Many games that use a Hex-shaped boards that allocates players to starting positions that are equidistant will often be fine for 2, 3, 4, or 6 players but run into problems with 5. They might have a variant Set Up to try to maintain game balance. However, I think that both Twillight Imperium (3rd edition) and Colosseum suffer at certain player numbers just because of the board Set Up (even with alternate Set Up).

Optional rules are good for some things.... if a game is too hard to get into for first time players, a beginner/advanced option is good. There are also good rules for handicapping (Go comes to mind) that I like. Lastly, I see party games as the best time to pull out the optional rules to either make players more comfortable or keep everyone at the party happy. Not really a designer game thing, I know, but I feel that there is a place and time for all things.

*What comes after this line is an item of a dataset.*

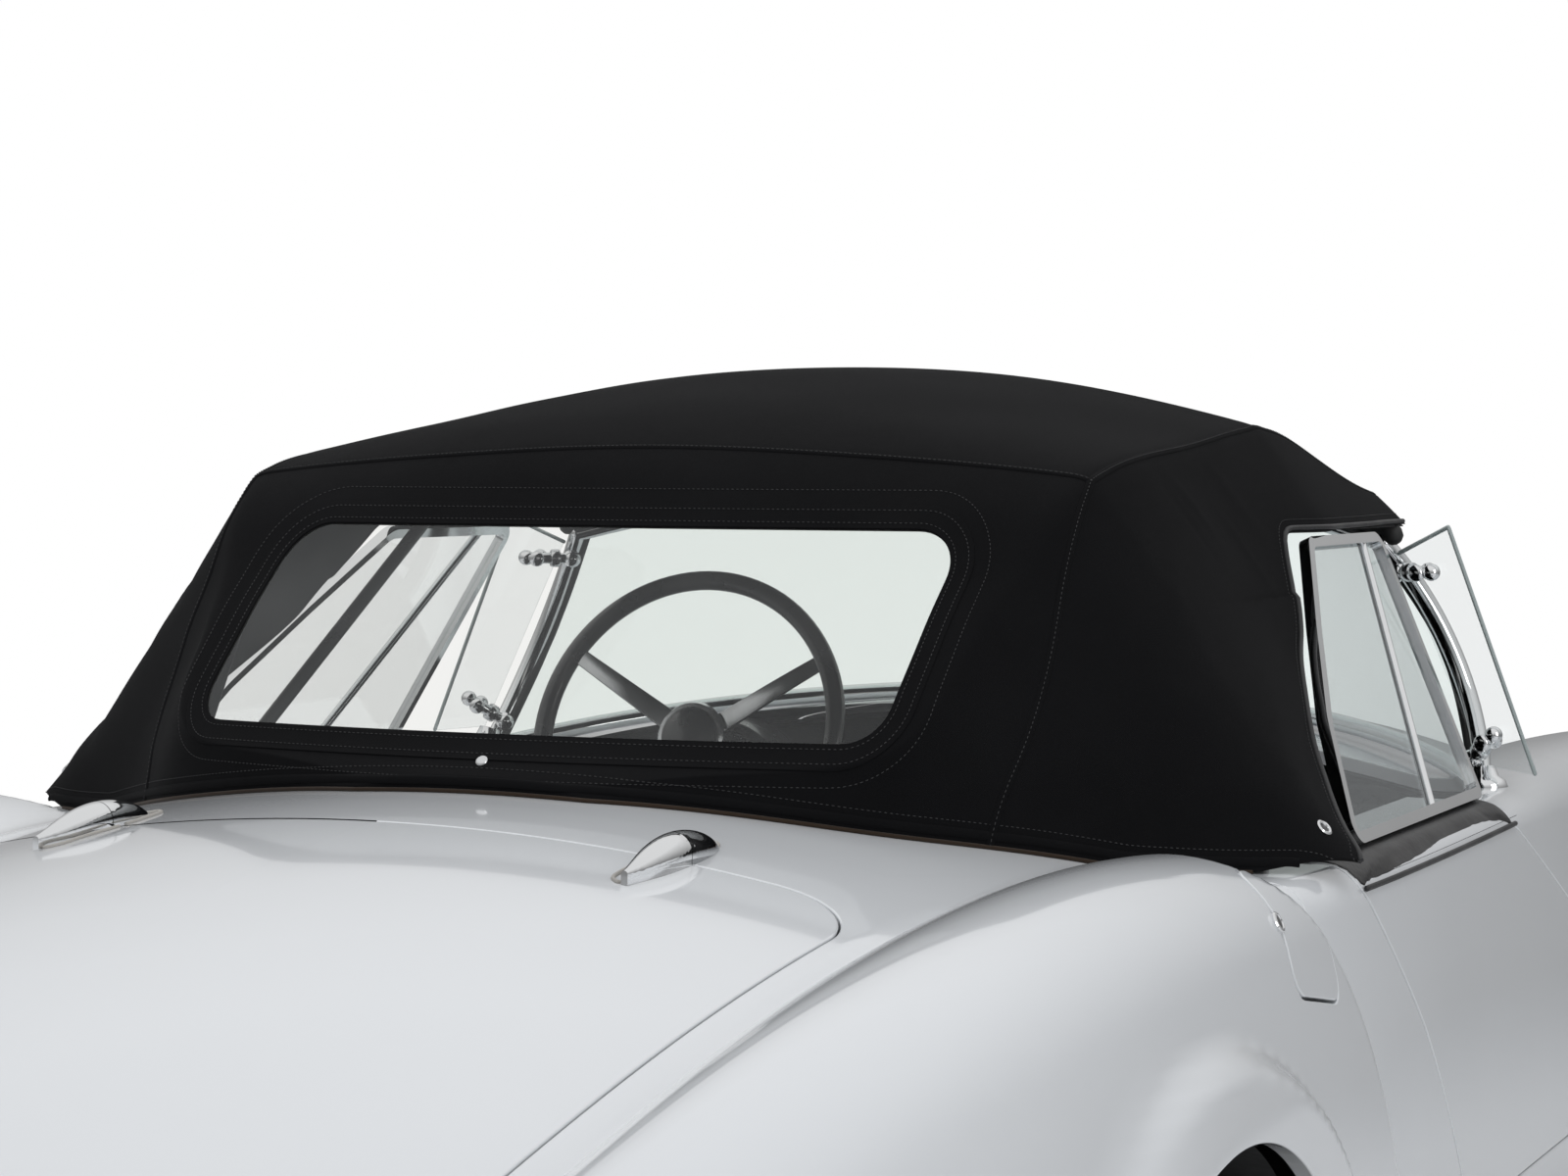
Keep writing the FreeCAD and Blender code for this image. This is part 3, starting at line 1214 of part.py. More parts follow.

Oh... and whenever I get stuck playing Ameritrash I usually come up with some new rule to end the game quicker!

Raiderjakk's picture
Joined: 10/19/2008
It's like ordering....

...something on the side. If I see an optional rule in the text, my first thought isn't, "Well, put this game away - the designer was too wishy washy to come up with a set of rules." Galaxy Truckers comes to mind. Here, play half a game. After that, play Round 1 if you want. Or play round 3. Heck, we'll give you 3A and you can literally play for hours.

If optional rules are used as a band-aid instead of a rule, then, yes, by all means, they are evil. Occasionally, they can really add to a game or emphasize a mechanic that seemed interesting at first that for whatever reason dropped off - but can come alive and add something later.

You mention "Go" and that is an excellent example of a rule that doesn't change the flow or spirit of the game - runs right with it actually - and makes it better for everyone.